**GIVEN DATA**.
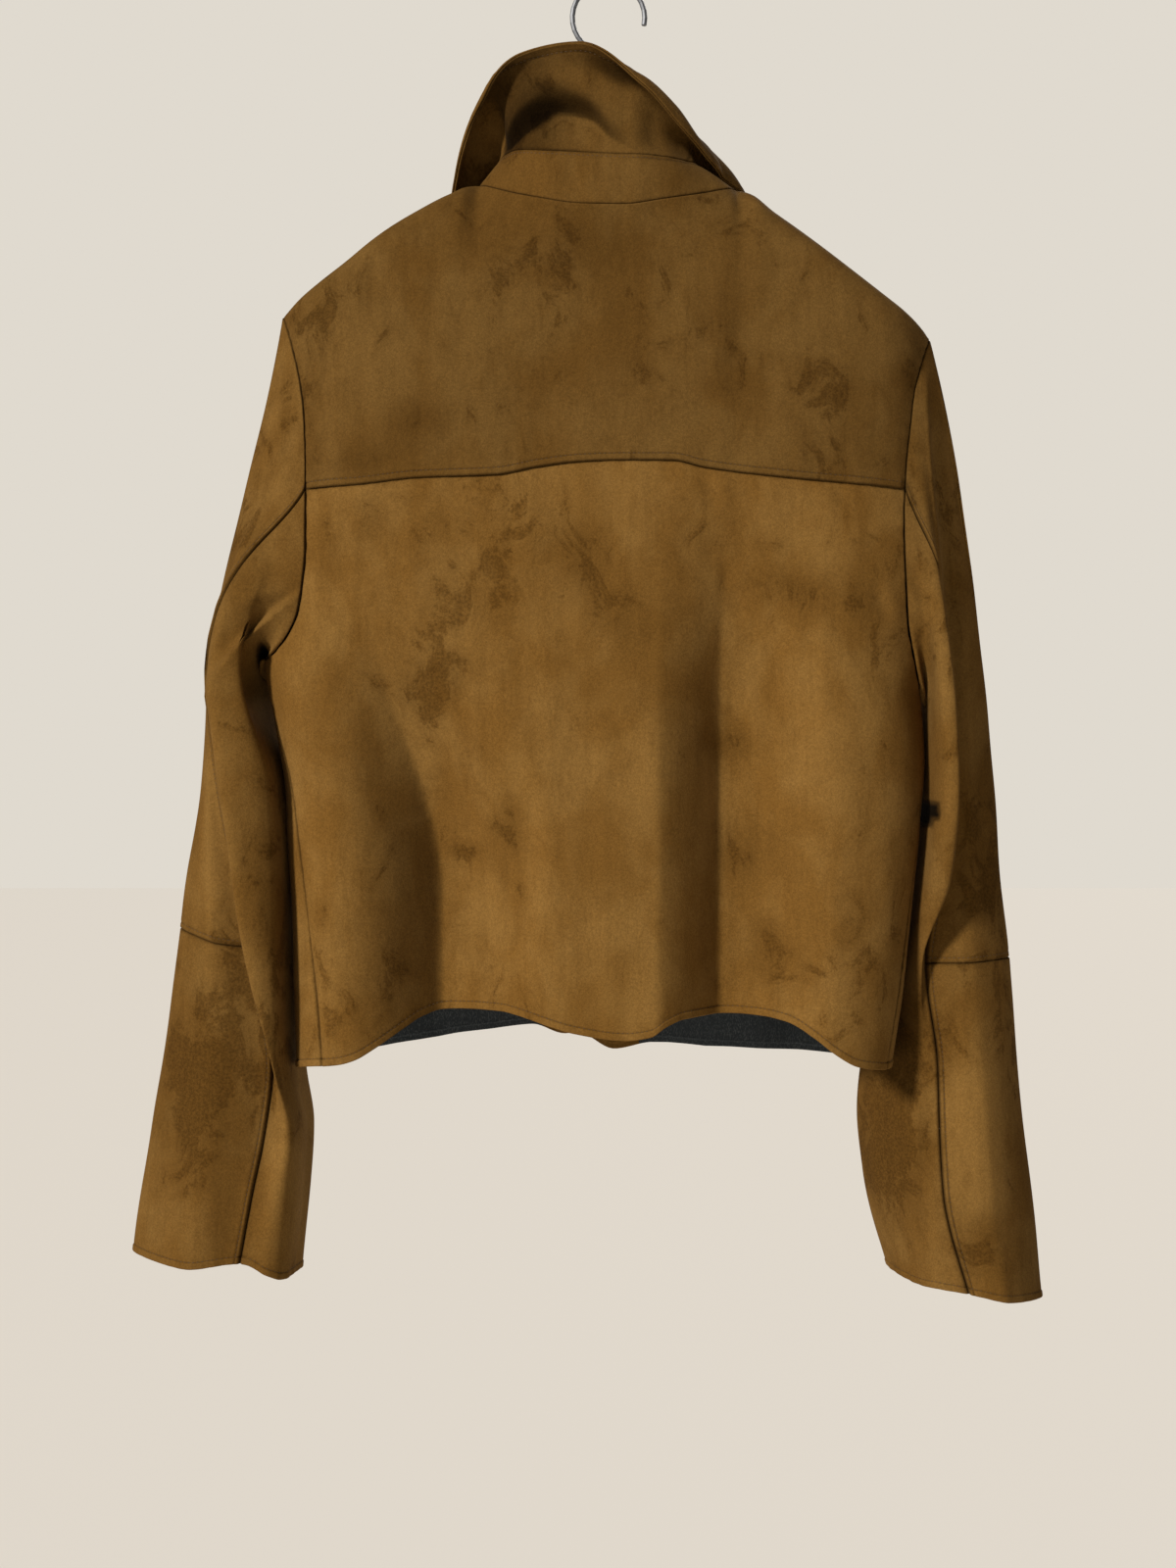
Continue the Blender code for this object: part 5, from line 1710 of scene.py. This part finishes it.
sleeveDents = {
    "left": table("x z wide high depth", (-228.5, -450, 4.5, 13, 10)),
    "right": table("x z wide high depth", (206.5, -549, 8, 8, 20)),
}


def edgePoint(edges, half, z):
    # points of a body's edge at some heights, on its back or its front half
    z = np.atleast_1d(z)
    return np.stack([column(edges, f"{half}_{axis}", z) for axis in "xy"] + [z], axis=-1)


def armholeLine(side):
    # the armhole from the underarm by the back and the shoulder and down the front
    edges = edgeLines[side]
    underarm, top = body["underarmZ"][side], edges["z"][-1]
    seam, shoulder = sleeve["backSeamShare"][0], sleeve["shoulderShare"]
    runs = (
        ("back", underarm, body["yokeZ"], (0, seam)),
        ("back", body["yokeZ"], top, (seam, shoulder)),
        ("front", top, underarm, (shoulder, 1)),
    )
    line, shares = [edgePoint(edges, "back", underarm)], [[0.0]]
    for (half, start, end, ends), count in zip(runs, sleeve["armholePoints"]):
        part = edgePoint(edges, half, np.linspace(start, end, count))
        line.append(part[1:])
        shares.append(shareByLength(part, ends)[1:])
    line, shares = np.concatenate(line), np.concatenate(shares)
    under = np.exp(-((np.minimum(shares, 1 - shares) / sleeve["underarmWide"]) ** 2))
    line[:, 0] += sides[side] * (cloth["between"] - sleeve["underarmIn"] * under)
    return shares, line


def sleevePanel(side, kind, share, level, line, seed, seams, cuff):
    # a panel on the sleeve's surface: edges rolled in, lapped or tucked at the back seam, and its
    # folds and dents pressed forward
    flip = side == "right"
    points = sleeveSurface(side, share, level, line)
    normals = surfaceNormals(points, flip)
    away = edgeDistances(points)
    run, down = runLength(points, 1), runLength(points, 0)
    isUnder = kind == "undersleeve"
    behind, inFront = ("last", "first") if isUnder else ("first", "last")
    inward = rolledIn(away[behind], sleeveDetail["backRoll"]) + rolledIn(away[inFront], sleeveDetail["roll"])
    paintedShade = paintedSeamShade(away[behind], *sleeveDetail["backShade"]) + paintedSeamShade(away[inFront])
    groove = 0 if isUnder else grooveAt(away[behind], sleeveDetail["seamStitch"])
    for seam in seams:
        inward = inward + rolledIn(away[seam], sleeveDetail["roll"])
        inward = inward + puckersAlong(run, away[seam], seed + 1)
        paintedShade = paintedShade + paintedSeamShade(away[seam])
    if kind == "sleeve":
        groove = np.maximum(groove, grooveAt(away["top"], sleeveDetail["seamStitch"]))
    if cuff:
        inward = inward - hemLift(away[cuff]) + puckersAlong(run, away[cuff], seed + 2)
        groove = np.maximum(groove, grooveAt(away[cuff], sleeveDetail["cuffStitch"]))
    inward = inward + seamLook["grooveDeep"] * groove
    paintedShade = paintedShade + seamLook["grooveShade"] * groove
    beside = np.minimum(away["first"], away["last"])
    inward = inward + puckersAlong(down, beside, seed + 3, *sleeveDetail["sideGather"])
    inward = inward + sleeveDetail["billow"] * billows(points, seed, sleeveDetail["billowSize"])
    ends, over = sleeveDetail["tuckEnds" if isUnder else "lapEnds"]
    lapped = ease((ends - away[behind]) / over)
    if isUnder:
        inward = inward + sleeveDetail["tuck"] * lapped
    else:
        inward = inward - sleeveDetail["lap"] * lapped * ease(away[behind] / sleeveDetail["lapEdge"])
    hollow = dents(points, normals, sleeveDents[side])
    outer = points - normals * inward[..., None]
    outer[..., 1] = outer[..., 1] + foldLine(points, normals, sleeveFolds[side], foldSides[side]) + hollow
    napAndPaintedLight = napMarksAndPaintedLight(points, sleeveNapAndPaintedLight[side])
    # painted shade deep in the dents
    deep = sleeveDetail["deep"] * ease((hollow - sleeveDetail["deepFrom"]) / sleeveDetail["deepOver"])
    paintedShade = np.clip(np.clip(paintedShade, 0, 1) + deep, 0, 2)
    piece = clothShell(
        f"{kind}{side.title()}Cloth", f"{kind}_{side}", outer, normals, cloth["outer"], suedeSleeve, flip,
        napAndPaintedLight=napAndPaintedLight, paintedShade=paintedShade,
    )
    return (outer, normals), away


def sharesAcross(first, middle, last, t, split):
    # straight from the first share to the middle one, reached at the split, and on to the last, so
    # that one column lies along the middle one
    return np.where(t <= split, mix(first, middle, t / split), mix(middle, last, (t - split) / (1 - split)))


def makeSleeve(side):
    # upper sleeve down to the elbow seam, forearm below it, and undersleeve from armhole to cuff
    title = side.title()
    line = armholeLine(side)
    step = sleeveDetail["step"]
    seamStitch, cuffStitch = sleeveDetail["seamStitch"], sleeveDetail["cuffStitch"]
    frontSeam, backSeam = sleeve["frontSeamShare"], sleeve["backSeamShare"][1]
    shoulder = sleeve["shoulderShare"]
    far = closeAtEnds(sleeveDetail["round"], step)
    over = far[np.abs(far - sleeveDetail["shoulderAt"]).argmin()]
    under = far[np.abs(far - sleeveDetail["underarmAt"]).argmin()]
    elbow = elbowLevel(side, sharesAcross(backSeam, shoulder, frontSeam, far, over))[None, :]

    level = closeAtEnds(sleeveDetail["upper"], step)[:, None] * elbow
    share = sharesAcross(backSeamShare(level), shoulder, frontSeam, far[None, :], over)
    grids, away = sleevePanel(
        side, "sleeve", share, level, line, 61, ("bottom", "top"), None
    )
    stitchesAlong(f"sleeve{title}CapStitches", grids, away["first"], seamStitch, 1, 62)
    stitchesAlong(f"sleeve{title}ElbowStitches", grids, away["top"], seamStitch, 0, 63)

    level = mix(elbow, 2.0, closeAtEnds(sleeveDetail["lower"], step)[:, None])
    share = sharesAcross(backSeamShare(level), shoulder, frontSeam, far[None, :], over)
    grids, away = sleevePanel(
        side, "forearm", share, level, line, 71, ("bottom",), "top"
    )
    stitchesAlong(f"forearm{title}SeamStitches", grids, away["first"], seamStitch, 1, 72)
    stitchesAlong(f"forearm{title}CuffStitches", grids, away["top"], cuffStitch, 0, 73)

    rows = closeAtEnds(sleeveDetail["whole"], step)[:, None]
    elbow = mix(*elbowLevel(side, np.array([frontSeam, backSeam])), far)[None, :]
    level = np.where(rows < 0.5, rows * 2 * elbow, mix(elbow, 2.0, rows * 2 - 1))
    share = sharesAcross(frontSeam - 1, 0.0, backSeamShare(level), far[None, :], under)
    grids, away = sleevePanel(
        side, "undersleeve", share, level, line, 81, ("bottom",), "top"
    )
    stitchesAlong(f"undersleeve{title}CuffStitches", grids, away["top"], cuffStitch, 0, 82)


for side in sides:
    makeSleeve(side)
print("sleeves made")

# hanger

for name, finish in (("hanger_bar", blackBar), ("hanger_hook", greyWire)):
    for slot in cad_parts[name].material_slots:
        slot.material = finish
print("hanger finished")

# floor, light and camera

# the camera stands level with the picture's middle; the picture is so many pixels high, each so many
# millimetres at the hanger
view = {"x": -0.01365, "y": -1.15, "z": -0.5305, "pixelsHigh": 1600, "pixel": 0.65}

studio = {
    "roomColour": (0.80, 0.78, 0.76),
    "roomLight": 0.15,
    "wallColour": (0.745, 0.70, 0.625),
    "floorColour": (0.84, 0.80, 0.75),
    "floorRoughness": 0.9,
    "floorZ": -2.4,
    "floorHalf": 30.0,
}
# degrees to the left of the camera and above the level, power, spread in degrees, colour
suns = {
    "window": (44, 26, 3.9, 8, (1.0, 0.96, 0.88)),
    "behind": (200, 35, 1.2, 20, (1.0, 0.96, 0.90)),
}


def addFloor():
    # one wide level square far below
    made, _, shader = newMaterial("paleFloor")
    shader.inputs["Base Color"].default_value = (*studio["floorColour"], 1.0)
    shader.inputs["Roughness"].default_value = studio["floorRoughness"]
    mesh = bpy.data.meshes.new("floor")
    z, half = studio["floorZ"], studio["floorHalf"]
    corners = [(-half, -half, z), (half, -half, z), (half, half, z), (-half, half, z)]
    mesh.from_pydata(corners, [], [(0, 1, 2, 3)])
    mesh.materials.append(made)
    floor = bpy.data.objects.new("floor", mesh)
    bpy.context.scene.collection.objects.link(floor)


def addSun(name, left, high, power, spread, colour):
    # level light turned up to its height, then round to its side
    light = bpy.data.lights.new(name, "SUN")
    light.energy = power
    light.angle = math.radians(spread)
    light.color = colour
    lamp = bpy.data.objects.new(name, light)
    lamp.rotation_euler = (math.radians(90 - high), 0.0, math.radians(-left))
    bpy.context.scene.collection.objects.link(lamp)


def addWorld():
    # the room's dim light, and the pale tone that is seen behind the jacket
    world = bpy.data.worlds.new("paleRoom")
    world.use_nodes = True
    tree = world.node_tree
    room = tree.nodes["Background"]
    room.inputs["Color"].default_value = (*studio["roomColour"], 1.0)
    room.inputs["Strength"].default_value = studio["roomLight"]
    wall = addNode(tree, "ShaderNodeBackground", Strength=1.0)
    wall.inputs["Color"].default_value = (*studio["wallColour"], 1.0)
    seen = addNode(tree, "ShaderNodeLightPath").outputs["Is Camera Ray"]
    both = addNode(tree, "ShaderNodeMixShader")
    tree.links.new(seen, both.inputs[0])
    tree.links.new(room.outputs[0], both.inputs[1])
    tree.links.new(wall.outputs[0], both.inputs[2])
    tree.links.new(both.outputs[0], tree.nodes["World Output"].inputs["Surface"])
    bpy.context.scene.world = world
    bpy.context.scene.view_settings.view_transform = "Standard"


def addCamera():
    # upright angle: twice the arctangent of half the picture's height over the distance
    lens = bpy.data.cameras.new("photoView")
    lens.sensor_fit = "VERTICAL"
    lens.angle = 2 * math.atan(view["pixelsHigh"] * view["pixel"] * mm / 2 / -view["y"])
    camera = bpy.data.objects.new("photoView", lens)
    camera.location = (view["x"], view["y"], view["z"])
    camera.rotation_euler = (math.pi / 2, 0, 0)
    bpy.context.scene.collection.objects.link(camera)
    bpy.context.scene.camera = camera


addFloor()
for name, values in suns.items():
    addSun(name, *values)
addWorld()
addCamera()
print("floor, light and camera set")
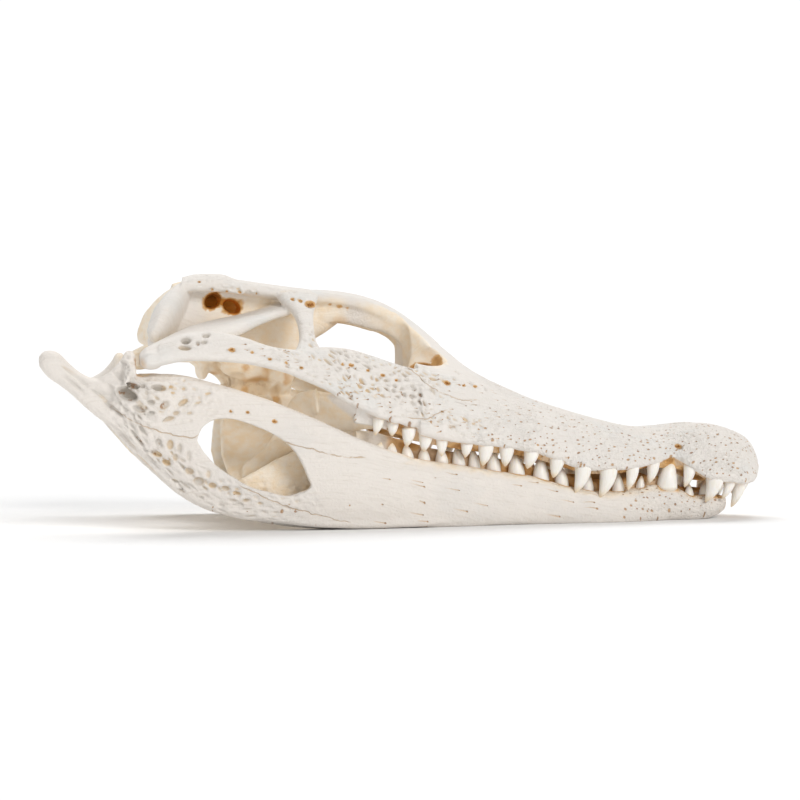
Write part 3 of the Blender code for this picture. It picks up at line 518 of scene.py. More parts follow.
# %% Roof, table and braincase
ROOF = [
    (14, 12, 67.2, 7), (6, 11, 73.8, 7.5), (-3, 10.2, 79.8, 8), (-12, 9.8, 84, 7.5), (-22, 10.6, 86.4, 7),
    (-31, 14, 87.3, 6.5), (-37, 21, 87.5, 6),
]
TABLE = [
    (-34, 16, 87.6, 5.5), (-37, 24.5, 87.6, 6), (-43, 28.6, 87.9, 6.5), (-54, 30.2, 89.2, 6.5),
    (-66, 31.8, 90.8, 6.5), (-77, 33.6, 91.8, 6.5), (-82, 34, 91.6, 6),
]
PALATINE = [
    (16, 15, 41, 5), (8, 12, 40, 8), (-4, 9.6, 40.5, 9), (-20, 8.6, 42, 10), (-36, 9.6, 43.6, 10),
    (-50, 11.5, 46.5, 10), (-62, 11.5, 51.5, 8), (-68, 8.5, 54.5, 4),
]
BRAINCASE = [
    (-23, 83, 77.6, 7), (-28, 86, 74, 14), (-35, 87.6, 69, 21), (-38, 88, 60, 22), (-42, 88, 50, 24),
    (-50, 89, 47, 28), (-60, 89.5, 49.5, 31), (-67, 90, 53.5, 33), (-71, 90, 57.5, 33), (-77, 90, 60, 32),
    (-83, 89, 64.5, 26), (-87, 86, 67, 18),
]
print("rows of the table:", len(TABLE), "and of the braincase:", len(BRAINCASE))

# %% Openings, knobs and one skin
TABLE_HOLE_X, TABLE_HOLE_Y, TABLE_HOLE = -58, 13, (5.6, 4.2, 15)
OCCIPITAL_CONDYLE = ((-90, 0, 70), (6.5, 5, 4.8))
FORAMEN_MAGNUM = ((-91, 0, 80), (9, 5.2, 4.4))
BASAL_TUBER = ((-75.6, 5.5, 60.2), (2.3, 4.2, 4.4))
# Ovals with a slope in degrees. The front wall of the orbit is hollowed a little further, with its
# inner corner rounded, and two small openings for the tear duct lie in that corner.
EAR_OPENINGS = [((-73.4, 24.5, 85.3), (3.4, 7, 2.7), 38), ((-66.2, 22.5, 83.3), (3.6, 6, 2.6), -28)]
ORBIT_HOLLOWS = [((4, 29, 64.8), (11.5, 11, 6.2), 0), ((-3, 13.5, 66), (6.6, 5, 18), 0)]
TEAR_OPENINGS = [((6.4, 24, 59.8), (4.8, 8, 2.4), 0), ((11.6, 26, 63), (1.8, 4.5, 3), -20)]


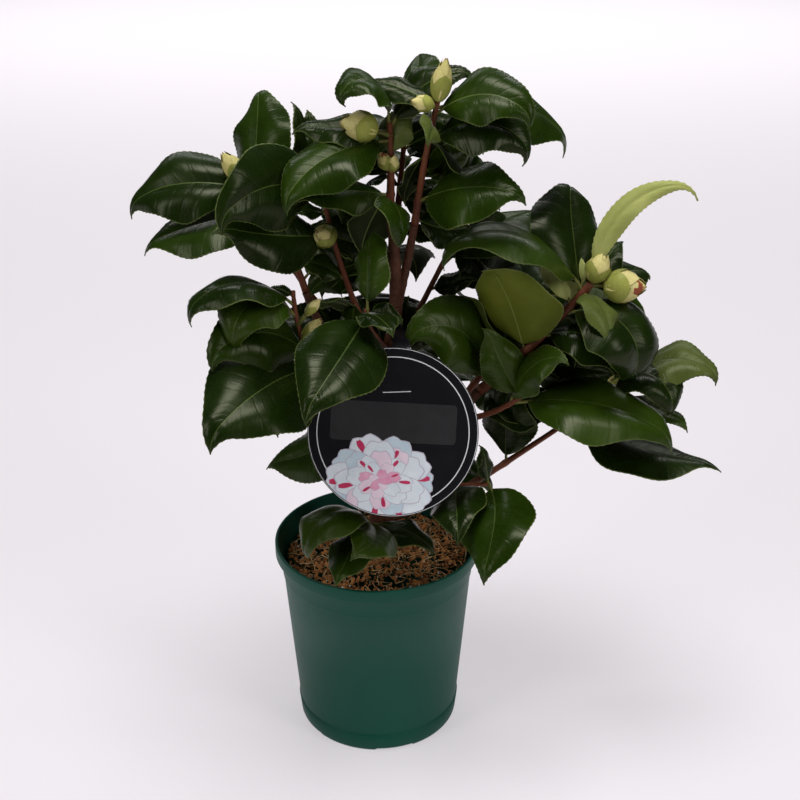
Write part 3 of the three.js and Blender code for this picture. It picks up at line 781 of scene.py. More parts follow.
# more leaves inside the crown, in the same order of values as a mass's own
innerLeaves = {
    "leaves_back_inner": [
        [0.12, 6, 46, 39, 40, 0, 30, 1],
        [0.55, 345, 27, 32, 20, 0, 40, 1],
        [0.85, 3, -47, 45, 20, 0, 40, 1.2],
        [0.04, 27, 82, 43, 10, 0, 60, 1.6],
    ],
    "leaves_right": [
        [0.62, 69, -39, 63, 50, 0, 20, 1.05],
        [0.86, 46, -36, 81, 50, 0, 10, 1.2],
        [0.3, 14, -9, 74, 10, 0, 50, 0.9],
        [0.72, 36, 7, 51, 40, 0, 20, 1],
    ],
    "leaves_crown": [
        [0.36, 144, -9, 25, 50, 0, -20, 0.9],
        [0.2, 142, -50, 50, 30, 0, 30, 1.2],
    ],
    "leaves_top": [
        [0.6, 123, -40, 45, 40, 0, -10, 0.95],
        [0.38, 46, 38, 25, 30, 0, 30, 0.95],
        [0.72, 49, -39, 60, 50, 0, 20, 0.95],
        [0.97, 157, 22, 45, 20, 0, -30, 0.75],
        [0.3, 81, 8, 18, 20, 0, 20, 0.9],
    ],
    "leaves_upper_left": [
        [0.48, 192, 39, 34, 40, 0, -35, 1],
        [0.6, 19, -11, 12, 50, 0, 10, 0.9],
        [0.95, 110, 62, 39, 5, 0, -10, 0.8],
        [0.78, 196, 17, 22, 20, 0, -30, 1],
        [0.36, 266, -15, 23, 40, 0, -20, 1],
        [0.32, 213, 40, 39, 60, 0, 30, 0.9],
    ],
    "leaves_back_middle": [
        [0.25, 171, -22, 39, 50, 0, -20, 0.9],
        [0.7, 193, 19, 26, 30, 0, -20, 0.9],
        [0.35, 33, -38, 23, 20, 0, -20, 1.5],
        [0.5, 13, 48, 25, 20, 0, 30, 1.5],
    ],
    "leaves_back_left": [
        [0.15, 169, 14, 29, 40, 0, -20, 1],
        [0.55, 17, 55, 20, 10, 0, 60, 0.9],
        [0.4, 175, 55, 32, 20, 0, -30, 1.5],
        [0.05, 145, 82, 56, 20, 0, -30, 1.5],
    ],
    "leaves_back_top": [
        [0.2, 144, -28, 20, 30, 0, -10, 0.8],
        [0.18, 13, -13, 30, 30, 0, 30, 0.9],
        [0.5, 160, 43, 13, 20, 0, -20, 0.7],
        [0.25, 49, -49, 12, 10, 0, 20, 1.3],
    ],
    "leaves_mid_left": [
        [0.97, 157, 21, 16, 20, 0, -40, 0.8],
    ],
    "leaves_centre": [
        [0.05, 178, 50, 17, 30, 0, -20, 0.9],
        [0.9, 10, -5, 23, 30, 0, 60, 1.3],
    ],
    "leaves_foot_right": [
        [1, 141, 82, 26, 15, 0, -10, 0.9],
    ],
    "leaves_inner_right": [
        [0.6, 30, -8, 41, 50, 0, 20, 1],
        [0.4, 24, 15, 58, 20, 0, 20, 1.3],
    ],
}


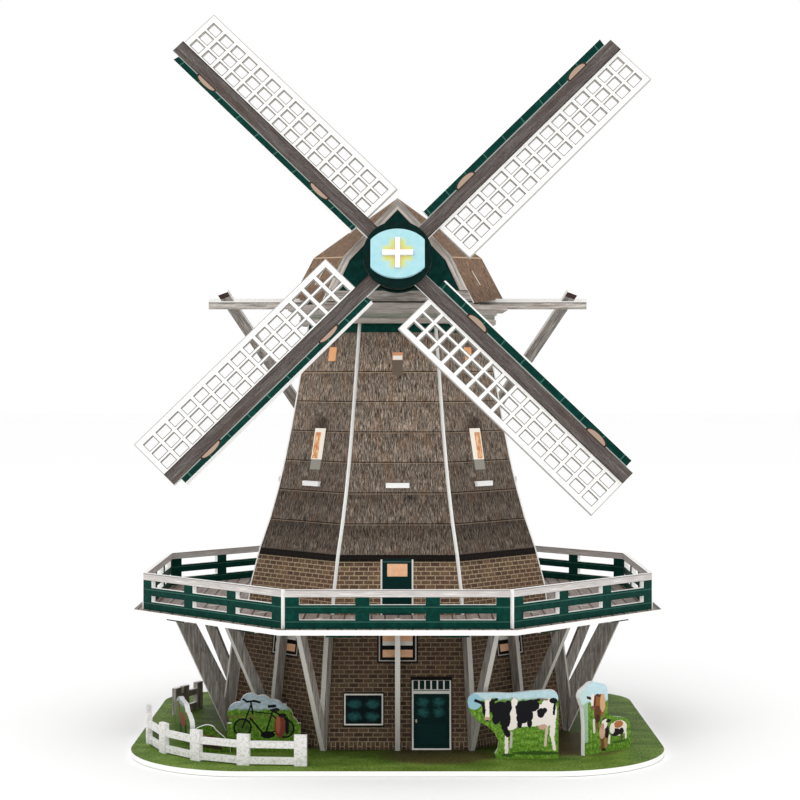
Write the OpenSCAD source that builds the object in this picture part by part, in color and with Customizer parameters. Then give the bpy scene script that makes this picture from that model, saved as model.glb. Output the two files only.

**GOAL OF THE EXERCISE**. Your output should consist solely of the lines from the beginning of the entries through the line containing "return shares, line", reproduced exactly.

**RIGHT ANSWER**.
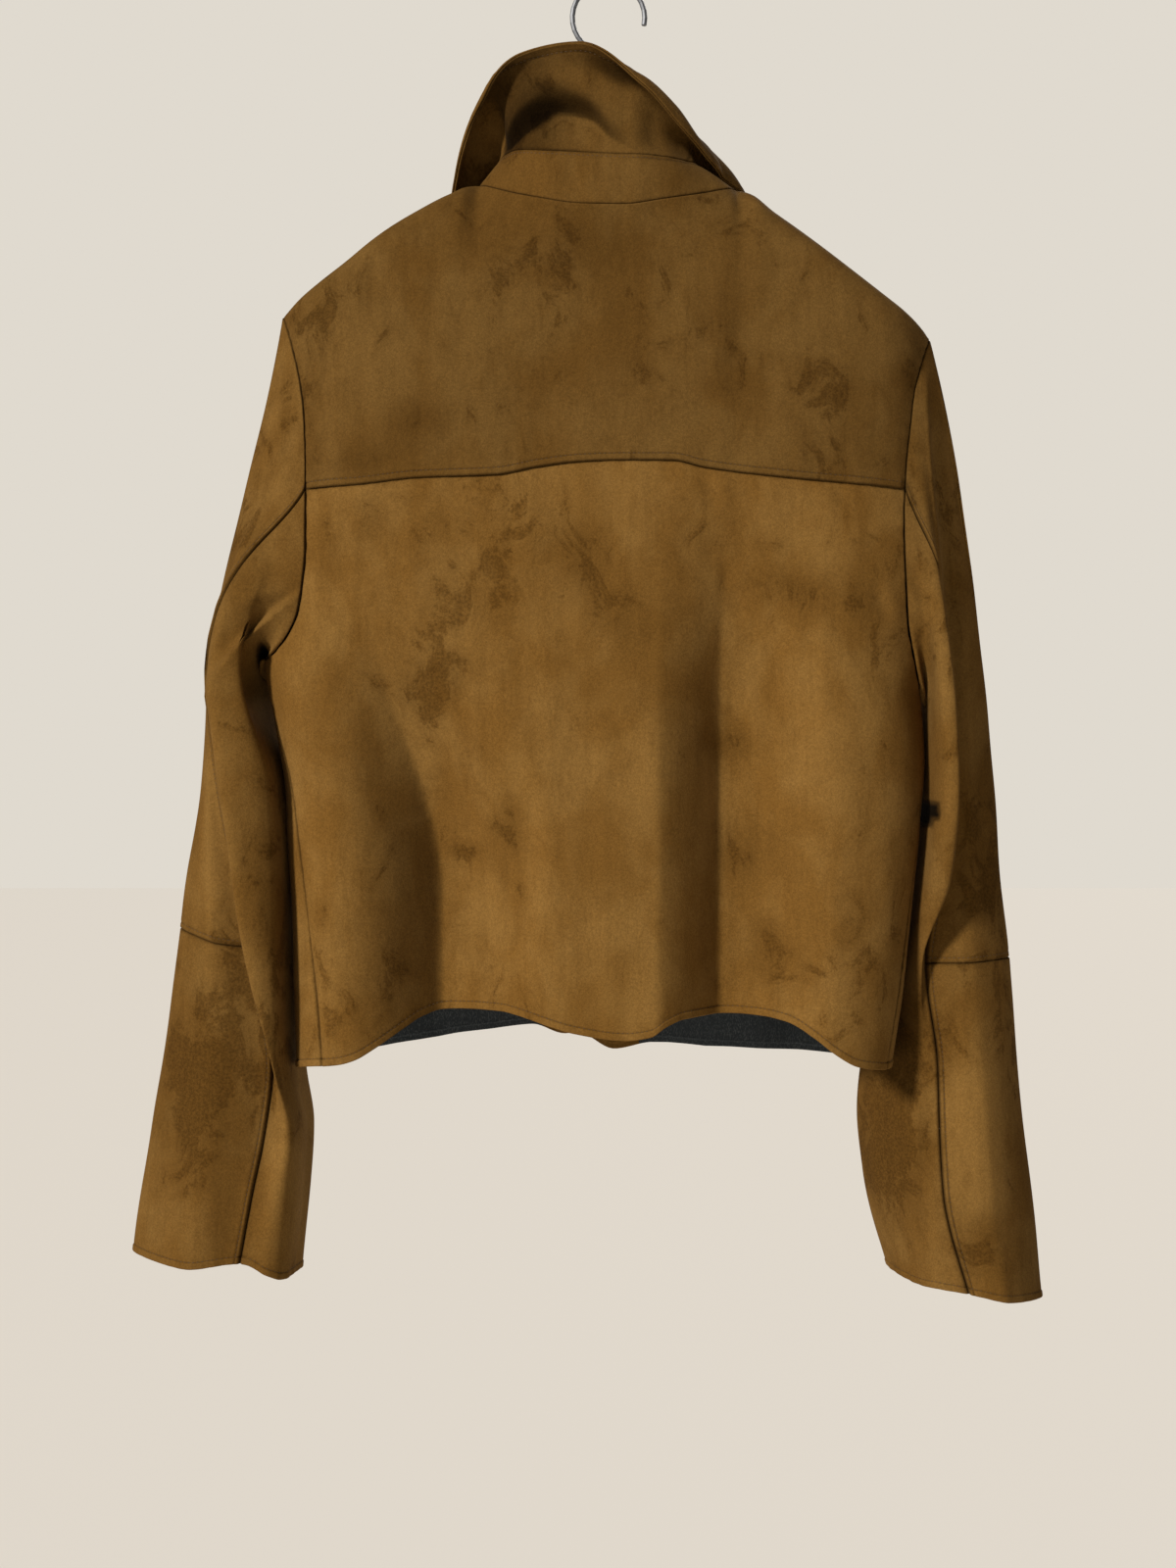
Continue the Blender code for this object: part 5, from line 1710 of scene.py. This part finishes it.
sleeveDents = {
    "left": table("x z wide high depth", (-228.5, -450, 4.5, 13, 10)),
    "right": table("x z wide high depth", (206.5, -549, 8, 8, 20)),
}


def edgePoint(edges, half, z):
    # points of a body's edge at some heights, on its back or its front half
    z = np.atleast_1d(z)
    return np.stack([column(edges, f"{half}_{axis}", z) for axis in "xy"] + [z], axis=-1)


def armholeLine(side):
    # the armhole from the underarm by the back and the shoulder and down the front
    edges = edgeLines[side]
    underarm, top = body["underarmZ"][side], edges["z"][-1]
    seam, shoulder = sleeve["backSeamShare"][0], sleeve["shoulderShare"]
    runs = (
        ("back", underarm, body["yokeZ"], (0, seam)),
        ("back", body["yokeZ"], top, (seam, shoulder)),
        ("front", top, underarm, (shoulder, 1)),
    )
    line, shares = [edgePoint(edges, "back", underarm)], [[0.0]]
    for (half, start, end, ends), count in zip(runs, sleeve["armholePoints"]):
        part = edgePoint(edges, half, np.linspace(start, end, count))
        line.append(part[1:])
        shares.append(shareByLength(part, ends)[1:])
    line, shares = np.concatenate(line), np.concatenate(shares)
    under = np.exp(-((np.minimum(shares, 1 - shares) / sleeve["underarmWide"]) ** 2))
    line[:, 0] += sides[side] * (cloth["between"] - sleeve["underarmIn"] * under)
    return shares, line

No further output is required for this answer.